C’est la deuxième fois que Magog tourne ce genre de petites vidéos amateurs. La première série, à l’été 2022, montrait des signaleurs routiers enguirlandés et menacés de collision par des automobilistes.

L’effet est « difficile à comptabiliser », reconnaît Mme Fortin. « Mais on nous a dit que ça semblait être moins problématique » depuis la diffusion de la campagne vidéo.

Les Cépafins

Magog n’est pas la seule ville à miser sur les vidéos loufoques pour sensibiliser ses citoyens.

En janvier, Saint-Colomban a diffusé une vidéo dans laquelle son maire, Xavier-Antoine Lalande, lit et commente des messages disgracieux publiés sur la page Facebook de sa municipalité des Laurentides.

IMAGE TIRÉE D’UNE VIDÉO FACEBOOK

Xavier-Antoine Lalande, maire de Saint-Colomban

« Beaucoup de boomers (merdes humaines) dans ce “Villâge” de cosanguins », déchiffre M. Lalande à l’écran.

« C’est pas fin : moi, j’ai beaucoup de famille ici, quand même… mais j’ai pas fait le choix de marier ma cousine », ironise le maire.

Saint-Colomban s’est inspiré des Mean Tweets lus par les vedettes ciblées par des commentaires haineux, comme on en voit dans l’émission américaine Jimmy Kimmel Live.

Repentigny et Mirabel ont repris la formule, baptisée Les Cépafins.
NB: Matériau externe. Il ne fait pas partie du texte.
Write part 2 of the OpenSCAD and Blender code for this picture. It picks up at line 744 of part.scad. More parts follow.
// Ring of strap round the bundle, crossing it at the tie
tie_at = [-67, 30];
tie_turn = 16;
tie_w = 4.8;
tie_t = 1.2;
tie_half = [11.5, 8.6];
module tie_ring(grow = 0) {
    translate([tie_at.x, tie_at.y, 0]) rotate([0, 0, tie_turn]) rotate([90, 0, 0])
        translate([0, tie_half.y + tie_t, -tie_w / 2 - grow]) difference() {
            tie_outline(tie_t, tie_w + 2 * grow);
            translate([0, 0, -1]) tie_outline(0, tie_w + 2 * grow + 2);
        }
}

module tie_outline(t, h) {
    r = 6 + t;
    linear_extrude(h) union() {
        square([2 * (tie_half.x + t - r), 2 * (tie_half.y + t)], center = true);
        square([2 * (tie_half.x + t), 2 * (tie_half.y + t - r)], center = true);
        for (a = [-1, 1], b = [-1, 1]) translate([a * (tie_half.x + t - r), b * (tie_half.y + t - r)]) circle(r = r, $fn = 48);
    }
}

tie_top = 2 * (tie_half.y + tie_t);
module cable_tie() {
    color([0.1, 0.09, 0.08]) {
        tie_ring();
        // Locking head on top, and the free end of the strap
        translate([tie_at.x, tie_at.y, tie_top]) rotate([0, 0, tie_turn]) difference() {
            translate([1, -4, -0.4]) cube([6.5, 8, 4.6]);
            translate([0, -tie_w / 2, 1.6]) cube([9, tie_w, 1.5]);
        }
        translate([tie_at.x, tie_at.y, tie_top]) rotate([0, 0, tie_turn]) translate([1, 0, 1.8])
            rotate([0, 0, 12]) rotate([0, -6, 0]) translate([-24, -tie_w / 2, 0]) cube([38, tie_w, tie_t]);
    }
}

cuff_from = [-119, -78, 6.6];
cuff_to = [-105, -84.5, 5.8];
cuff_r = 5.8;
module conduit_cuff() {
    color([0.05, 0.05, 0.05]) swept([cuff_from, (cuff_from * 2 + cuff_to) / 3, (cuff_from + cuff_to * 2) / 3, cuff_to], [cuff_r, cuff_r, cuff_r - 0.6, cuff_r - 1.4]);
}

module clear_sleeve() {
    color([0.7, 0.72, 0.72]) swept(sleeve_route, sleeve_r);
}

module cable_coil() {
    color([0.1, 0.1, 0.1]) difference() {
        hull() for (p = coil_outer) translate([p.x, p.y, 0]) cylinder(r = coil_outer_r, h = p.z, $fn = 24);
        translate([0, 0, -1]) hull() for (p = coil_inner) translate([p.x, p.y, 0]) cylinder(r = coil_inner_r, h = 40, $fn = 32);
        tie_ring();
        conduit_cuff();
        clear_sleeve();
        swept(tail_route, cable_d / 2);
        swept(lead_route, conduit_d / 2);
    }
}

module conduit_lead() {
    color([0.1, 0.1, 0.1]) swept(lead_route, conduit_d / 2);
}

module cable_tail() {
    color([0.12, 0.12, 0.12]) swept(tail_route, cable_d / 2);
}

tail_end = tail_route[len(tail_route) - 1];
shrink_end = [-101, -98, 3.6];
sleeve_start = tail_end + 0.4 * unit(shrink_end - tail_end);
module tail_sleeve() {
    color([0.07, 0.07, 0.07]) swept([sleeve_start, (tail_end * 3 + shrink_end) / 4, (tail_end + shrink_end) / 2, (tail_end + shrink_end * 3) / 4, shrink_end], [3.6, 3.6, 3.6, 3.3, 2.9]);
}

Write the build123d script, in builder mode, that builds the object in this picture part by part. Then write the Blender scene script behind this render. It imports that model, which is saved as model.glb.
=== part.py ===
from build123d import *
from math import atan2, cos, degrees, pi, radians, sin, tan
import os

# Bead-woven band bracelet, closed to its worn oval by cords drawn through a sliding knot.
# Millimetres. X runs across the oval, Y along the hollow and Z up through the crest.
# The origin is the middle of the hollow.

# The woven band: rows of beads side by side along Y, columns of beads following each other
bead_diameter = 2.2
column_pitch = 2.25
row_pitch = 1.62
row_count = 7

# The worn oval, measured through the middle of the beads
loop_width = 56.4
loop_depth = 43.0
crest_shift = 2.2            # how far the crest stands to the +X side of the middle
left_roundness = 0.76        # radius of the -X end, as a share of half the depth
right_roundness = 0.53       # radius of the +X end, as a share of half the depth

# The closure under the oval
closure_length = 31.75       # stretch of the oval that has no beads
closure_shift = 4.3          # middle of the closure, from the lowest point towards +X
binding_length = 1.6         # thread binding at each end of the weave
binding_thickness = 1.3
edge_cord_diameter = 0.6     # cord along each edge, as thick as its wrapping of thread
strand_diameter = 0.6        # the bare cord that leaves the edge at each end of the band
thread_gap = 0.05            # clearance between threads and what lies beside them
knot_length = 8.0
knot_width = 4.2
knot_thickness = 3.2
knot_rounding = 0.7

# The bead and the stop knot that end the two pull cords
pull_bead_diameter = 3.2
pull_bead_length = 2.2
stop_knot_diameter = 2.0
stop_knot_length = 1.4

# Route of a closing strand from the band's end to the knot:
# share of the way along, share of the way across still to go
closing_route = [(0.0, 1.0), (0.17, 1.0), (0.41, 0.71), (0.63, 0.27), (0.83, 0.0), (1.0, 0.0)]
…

Le maire de Mirabel, Patrick Charbonneau, s’y montre particulièrement grinçant à l’égard de la langue des auteurs, pour qui « les travaux publics, ça veau pas grand-chose ».

IMAGE TIRÉE D’UNE VIDÉO FACEBOOK

Nicolas Dufour, maire de Repentigny

« Pourquoi les sites pornos sont bloqués à la bibliothèque ? Je paye des taxes », lit le maire de Repentigny, Nicolas Dufour, accompagné d’un bruit de criquets. « Ben c’est ça, je pense qu’il n’y a pas grand-chose d’autre à dire », conclut-il, hilare.
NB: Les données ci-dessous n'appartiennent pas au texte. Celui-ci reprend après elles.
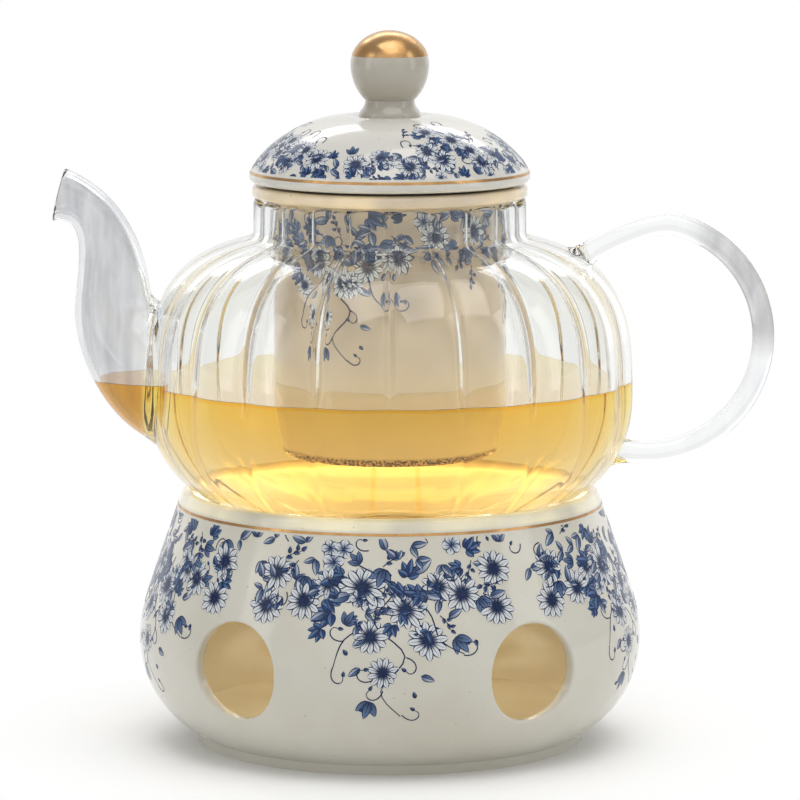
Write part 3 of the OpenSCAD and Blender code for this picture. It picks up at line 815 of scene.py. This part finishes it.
# %% The infuser's outline
RIM_TOP = POT_Z + NECK_TOP
FLANGE_Z, FLANGE_TOP, FLANGE_R = RIM_TOP + 0.3, RIM_TOP + 3.7, 37.35
TUBE_R, TUBE_IN, BASE_OUT, BASE_Z, TAPER_Z = 32.4, 29.4, 28.75, 78.95, 100.95
foot_edge, side_start = (BASE_OUT - 1.5, BASE_Z), (BASE_OUT + 0.3, BASE_Z + 2.0)
infuser_wall = ([(0.0, BASE_Z), foot_edge]
                + curve(foot_edge, (BASE_OUT - 0.3, BASE_Z), (BASE_OUT + 0.1, BASE_Z + 0.8),
                        side_start, 6)[1:]
                + curve(side_start, (BASE_OUT + 1.9, BASE_Z + 12), (TUBE_R, TAPER_Z - 5),
                        (TUBE_R, TAPER_Z + 2), 14)[1:]
                + [(TUBE_R, FLANGE_Z - 1.2)] + arc((TUBE_R + 0.9, FLANGE_Z - 0.9), 0.9, 180, 90, 4)
                + arc((FLANGE_R - 1.1, FLANGE_Z + 1.1), 1.1, -90, 0, 5)
                + arc((FLANGE_R - 1.4, FLANGE_TOP - 1.4), 1.4, 0, 90, 6)
                + arc((TUBE_IN + 1.2, FLANGE_TOP - 1.2), 1.2, 90, 180, 5)
                + [(TUBE_IN, TAPER_Z), (BASE_OUT - 3, BASE_Z + 4), (BASE_OUT - 5, BASE_Z + 3),
                   (0.0, BASE_Z + 3)])
infuser = turned("infuser_pot", infuser_wall)
print("infuser from", BASE_Z, "to", round(FLANGE_TOP, 2), "mm")

# %% The steeping holes
HOLE_R, HOLE_STEP, HOLE_RINGS = 1.2, 5.2, 4
for ring in range(HOLE_RINGS):
    for i in range(max(1, 6 * ring)):
        turn = math.radians(60 * i / max(1, ring))
        out = HOLE_STEP * ring
        leave_all()
        bpy.ops.mesh.primitive_cylinder_add(
            vertices=20, radius=HOLE_R * MM, depth=8 * MM,
            location=(out * math.cos(turn) * MM, out * math.sin(turn) * MM, (BASE_Z + 1.5) * MM))
        combine(infuser, bpy.context.object, "DIFFERENCE")
tidy_faces(infuser, 30)
settle(infuser, "infuser", "glaze", infuser_glaze, "infuser")

# %% [markdown]
# The lid is a low dome with a ring under it that keeps it from sliding. The knob is thrown
# apart from it and luted on: a ball whose underside is drawn down like a bulb to a short
# neck, and a soft flare that meets the dome.

# %% The lid
LID_Z, LID_EDGE_Z, LID_R, DOME_TOP, FLARE_R = 152.25, 154.15, 38.1, 170.25, 8.4
RING_OUT, RING_IN, RING_ROUND = 28.5, 26.0, 0.6
RING_LOW = LID_Z - 5.4
dome = curve((LID_R, LID_EDGE_Z), (LID_R - 0.2, LID_EDGE_Z + 5.3), (FLARE_R + 14.1, DOME_TOP + 2.7),
             (FLARE_R, DOME_TOP), 48)
hollow = [p for p in offset_outline(dome, 4.0) if 0 < p[0] < RING_IN]
lid_outline = ([(0.0, DOME_TOP - 4), (0.0, DOME_TOP)] + dome[::-1]
               + arc((LID_R - 1.5, LID_EDGE_Z), 1.5, 0, -90, 8)[1:]
               + [(34.2, LID_EDGE_Z - 1.5), (33.4, LID_Z), (RING_OUT + 0.8, LID_Z),
                  (RING_OUT, LID_Z - 0.8), (RING_OUT, RING_LOW)]
               + arc((RING_OUT - RING_ROUND, RING_LOW), RING_ROUND, 0, -90, 4)
               + arc((RING_IN + RING_ROUND, RING_LOW), RING_ROUND, -90, -180, 4)
               + [(RING_IN, hollow[0][1])] + hollow)
lid = turned("lid_dome", lid_outline)
settle(lid, "lid", "glaze", white_glaze, "lid")

# %% The knob
BALL_Z, BALL_R, BALL_DROP, KNOB_TOP, KNOB_NECK_R, FLARE_H = 184.45, 10.65, 12.5, 193.45, 6.7, 3.8


def ball_point(degrees, height):
    turn = math.radians(degrees)
    return (BALL_R * math.cos(turn), BALL_Z + height * math.sin(turn))


knob_flare = [(FLARE_R, DOME_TOP)] + curve(
    (FLARE_R, DOME_TOP + 0.5), (FLARE_R - 0.2, DOME_TOP + 2.0), (KNOB_NECK_R, DOME_TOP + 2.2),
    (KNOB_NECK_R, DOME_TOP + FLARE_H + 0.7), 16)
bulb = [ball_point(-a, BALL_DROP) for a in range(48, -3, -3)]
neck = curve(knob_flare[-1], (KNOB_NECK_R, DOME_TOP + FLARE_H + 1.0),
             (bulb[0][0] - 0.3, bulb[0][1] - 0.4), bulb[0], 4)[1:-1]
crown = [ball_point(90 * i / 24, KNOB_TOP - BALL_Z) for i in range(1, 24)] + [(0.0, KNOB_TOP)]
knob = turned("knob_ball", [(0.0, DOME_TOP)] + knob_flare + neck + bulb + crown)
settle(knob, "lid", "glaze", knob_shaded_glaze, "lid_knob")

# %% [markdown]
# The gilding is a band a hair above the glaze, brushed on as the pot turns on a wheel. Each
# band follows the outline of the piece below it.


# %% Bands of gold
PRINT = 0.05
STAND_LINE, LID_LINE, CAP_UP = (64.8, 65.5), (155.1, 155.8), 2.2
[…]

« Il y a d’autres villes qui s’en viennent avec notre concept », s’est réjoui M. Lalande au sortir d’une réunion du conseil de l’Union des municipalités du Québec (UMQ), il y a une dizaine de jours.

Avis et constats

Beaucoup de municipalités observent une hausse des gestes d’hostilité envers leurs employés, et demandent à ceux-ci de les signaler. C’est ce que fait Magog depuis la fin de 2022. « Entre novembre 2022 et janvier 2024, ce sont 20 cas d’incivilités qui ont été rapportés. Il y en a probablement eu plus », dit Mme Fortin, en précisant qu’il s’agit surtout d’agressions verbales (cris, insultes, propos injurieux ou discriminatoires).

À chacun de ces 20 citoyens, la Ville a envoyé une lettre résumant l’évènement – le directeur général est même allé en porter une en mains propres à un commerçant. Jusqu’ici, personne n’a récidivé.

À Trois-Rivières, la direction des services juridiques a remis quatre avis et deux constats d’infraction l’an dernier. Et « juste depuis le mois janvier, [la Ville] a eu trois courriels qui étaient d’une vulgarité et d’une violence sans nom », nous a indiqué le directeur des services juridiques, MAlex Hamelin, à la mi-février.

En 17 ans à la Ville, MHamelin n’avait jamais rien vu de tel.

On a toujours eu des gens qui peuvent être malpolis ou violents, mais à un niveau si élevé de fréquence et de vulgarité, c’est particulier.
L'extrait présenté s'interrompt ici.